The typical bond fund doesn’t work this way. Fund managers, who try to beat benchmarks, don’t hold all bonds to maturity and therefore don’t guarantee returns.

But someone who locks their money away in one 10-year bond may miss out on higher-yielding ones issued during that decade.

A bond ladder alleviates that risk.

An investor holds many individual bonds, with different maturity dates, to the end of their term. When a bond expires, the investor re-invests the principal in a new bond at the end of the ladder, capturing a higher rate that may be paid at the time.

Here’s a basic example: An investor has $1 million.
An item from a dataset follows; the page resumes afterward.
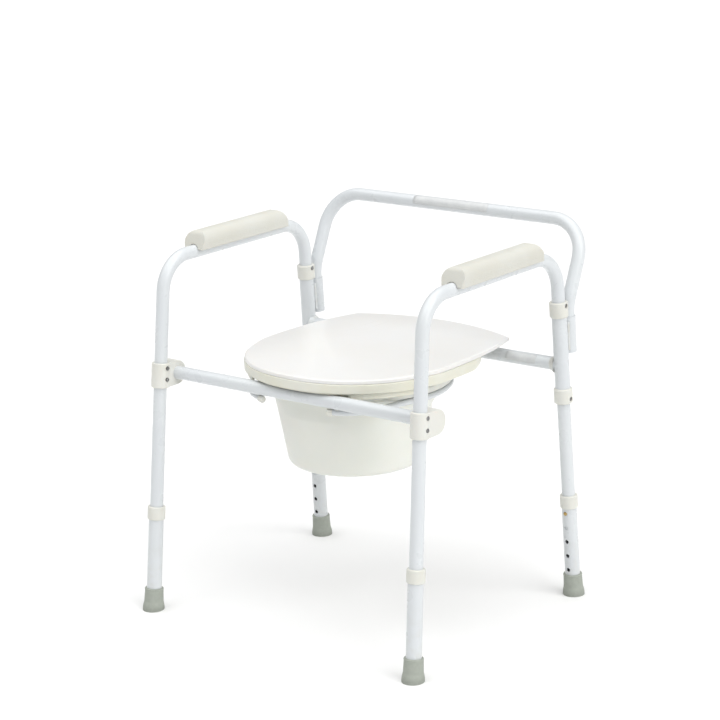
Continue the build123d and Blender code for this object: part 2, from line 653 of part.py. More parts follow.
def seat():
    """Moulded seat: top plate, outer and inner walls, splash guard and hinge lugs."""
    low_edge = [*SEAT_WALL_EDGE, *SEAT_WALL_EDGE_REAR]
    bottom = min(z for y, z in low_edge)
    tall = SEAT_TOP_Z - bottom
    body = Pos(0, 0, bottom) * extrude(seat_face(SEAT_GROW), tall)
    top_rim = body.faces().sort_by(Axis.Z)[-1].outer_wire().edges()
    body = fillet(top_rim, 2.0)
    body -= Pos(0, 0, bottom - 1) * extrude(
        seat_face(SEAT_GROW - SEAT_WALL), tall - SEAT_PLATE + 1
    )
    under = [(low_edge[0][0], bottom - 1), *low_edge, (low_edge[-1][0], bottom - 1)]
    body -= extrude(Plane.YZ * make_face(Polyline(*under, close=True)), 300, both=True)
    inset = SEAT_GROW - SEAT_INNER_WALL_INSET
    inner_tall = SEAT_TOP_Z - SEAT_PLATE + 1 - SEAT_INNER_WALL_Z
    inner = extrude(seat_face(inset), inner_tall)
    inner -= extrude(seat_face(inset - SEAT_INNER_WALL), inner_tall)
    inner = Pos(0, 0, SEAT_INNER_WALL_Z) * inner
    inner &= block(-300, 300, -300, SEAT_INNER_WALL_END_Y, 400, SEAT_TOP_Z)
    front_y = SEAT_INNER_WALL_FRONT_Y
    body += inner - block(-300, 300, -300, front_y, 400, SEAT_INNER_WALL_FRONT_Z)
    guard_tall = SEAT_TOP_Z - GUARD_BOTTOM_Z
    body += Pos(0, 0, GUARD_BOTTOM_Z) * extrude(opening_face(SEAT_WALL), guard_tall)
    body -= Pos(0, 0, GUARD_BOTTOM_Z - 1) * extrude(opening_face(0), guard_tall + 2)
    rim = [e for e in body.edges() if e.center().Z > SEAT_TOP_Z - 0.1 and e.length > 600]
    rim = [e for e in rim if e.bounding_box().max.X < OPENING_HALF_WIDTH + 2]
    body = fillet(rim, 2.5)
    for side in SIDES.values():
        for way in (-1, 1):
            near = HINGE_X + way * LUG_INNER
            far = HINGE_X + way * LUG_OUTER
            x0, x1 = sorted((near, far))
            z0, z1 = LID_AXIS_Z - KNUCKLE_RADIUS, LID_AXIS_Z + KNUCKLE_RADIUS - 0.2
            body += sided_block(side, x0, x1, SEAT_TAIL_Y, LID_AXIS_Y, z0, z1)
            low, high = sorted((side * x0, side * x1))
            body += bar_x(low, high, LID_AXIS_Y, LID_AXIS_Z, KNUCKLE_RADIUS)
            body -= bar_x(low - 1, high + 1, LID_AXIS_Y, LID_AXIS_Z, PIN_RADIUS + 0.02)
    return body


def seat_clip(side):
    """C clip that snaps round the rear crossbar and carries the seat."""
    y = leg_point(1, 1, REAR_BAR_Z).Y
    top = SEAT_TOP_Z - SEAT_PLATE - 0.05
    x0, x1 = CLIP_X - CLIP_HALF_WIDTH, CLIP_X + CLIP_HALF_WIDTH
    low, high = sorted((side * x0, side * x1))
    body = bar_x(low, high, y, REAR_BAR_Z, CLIP_RADIUS)
    body += sided_block(side, x0, x1, y - 12, y + 12, REAR_BAR_Z + 4, top)
    f0, f1 = CLIP_X - CLIP_FLANGE_HALF, CLIP_X + CLIP_FLANGE_HALF
    body += sided_block(side, f0, f1, y - 12, y + 12, top - 4, top)
    body -= bar_x(low - 1, high + 1, y, REAR_BAR_Z, CLIP_BORE)
    half = CLIP_MOUTH / 2
    body -= sided_block(
        side, x0 - 1, x1 + 1, y - half, y + half, REAR_BAR_Z - 20, REAR_BAR_Z - 4
    )
    for way in (-1, 1):
        x = side * (CLIP_X + way * CLIP_SCREW_X)
        body -= Pos(x, y, top - 6) * Cylinder(2.0, 10, align=UP)
    return body


def seat_clip_screws():
    """Short screws up through each clip's flanges into the seat plate."""
    y = leg_point(1, 1, REAR_BAR_Z).Y
    top = SEAT_TOP_Z - SEAT_PLATE - 0.05
    screw = pan_head_screw(1.9, 3.9, 3.4, 2.0)
    return [
        Pos(side * (CLIP_X + way * CLIP_SCREW_X), y, top - 4.05) * screw
        for side in SIDES.values()
        for way in (-1, 1)
    ]


def seat_bumper(side):
    """Soft saddle under the seat front that rests on the front crossbar."""
    x = side * BUMPER_X
    top = SEAT_TOP_Z - SEAT_PLATE - 0.05
    body = block(x - 12, x + 12, BUMPER_Y - 9, BUMPER_Y + 9, FRONT_BAR_Z + 7, top)
    body = fillet(body.edges().filter_by(Axis.Z), 2.5)
    return body - bar_x(x - 20, x + 20, FRONT_BAR_Y, FRONT_BAR_Z, TUBE_OD / 2 + 0.3)


# ------------------------------------------------------------------ pail
def pail_shape(inset):
    """Pail as a solid shrunk by inset: round body, flare leaning back, rim."""
    foot_z = PAIL_BOTTOM_Z + inset
    foot_radius = PAIL_BOTTOM_RADIUS - inset
    neck_radius = PAIL_NECK_RADIUS - inset
    flare_radius = PAIL_FLARE_RADIUS - inset
    body = Cone(foot_radius, neck_radius, PAIL_NECK_Z - foot_z, align=UP)
    low_edge = body.faces().sort_by(Axis.Z)[0].edges()
    body = fillet(low_edge, PAIL_BOTTOM_ROUND - inset)
    neck = Pos(0, PAIL_BODY_Y, PAIL_NECK_Z) * Circle(neck_radius)
    mouth = Pos(0, PAIL_RIM_Y, PAIL_RIM_Z) * Circle(flare_radius)
    return Pos(0, PAIL_BODY_Y, foot_z) * body + loft([neck, mouth])


def pail():
    """Round pail: tapered body, an off-centre flare and a turned-over rim."""
    tall = PAIL_TOP_Z - PAIL_RIM_Z
    rim = Cylinder(PAIL_RIM_RADIUS, tall, align=UP)
    rim = fillet(rim.faces().sort_by(Axis.Z)[-1].edges(), 2.0)
    rim -= Pos(0, 0, -1) * Cylinder(PAIL_FLARE_RADIUS - PAIL_WALL, tall + 2, align=UP)
    rim = Pos(0, PAIL_RIM_Y, PAIL_RIM_Z) * rim
    return pail_shape(0) - pail_shape(PAIL_WALL) + rim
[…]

They put $100,000 into each of 10 different U.S. Treasury bonds starting in January 2022: a one-year bond with a maturity of January 2023; a two-year bond with a January 2024 maturity, and so on until a 10-year bond maturing in January 2032.

When the first bond expires in January 2023, the investor uses the $100,000 principal to buy a new, 10-year bond expiring in January 2033 — thereby adding an additional year to the end of the ladder.

The process would repeat each year for as long as the investor likes.

“The ladder would enable you to make multiple purchases over time and take advantage of higher yields as they come online, while simultaneously not putting your principal at risk,” Benz said.

The approach is somewhat like dollar-cost averaging in a 401(k) plan, whereby a retirement saver invests in small increments per paycheck and buys into the market at various price points over time.

Investors don’t have to limit laddering to bonds — the concept also works with certificates of deposit, for example.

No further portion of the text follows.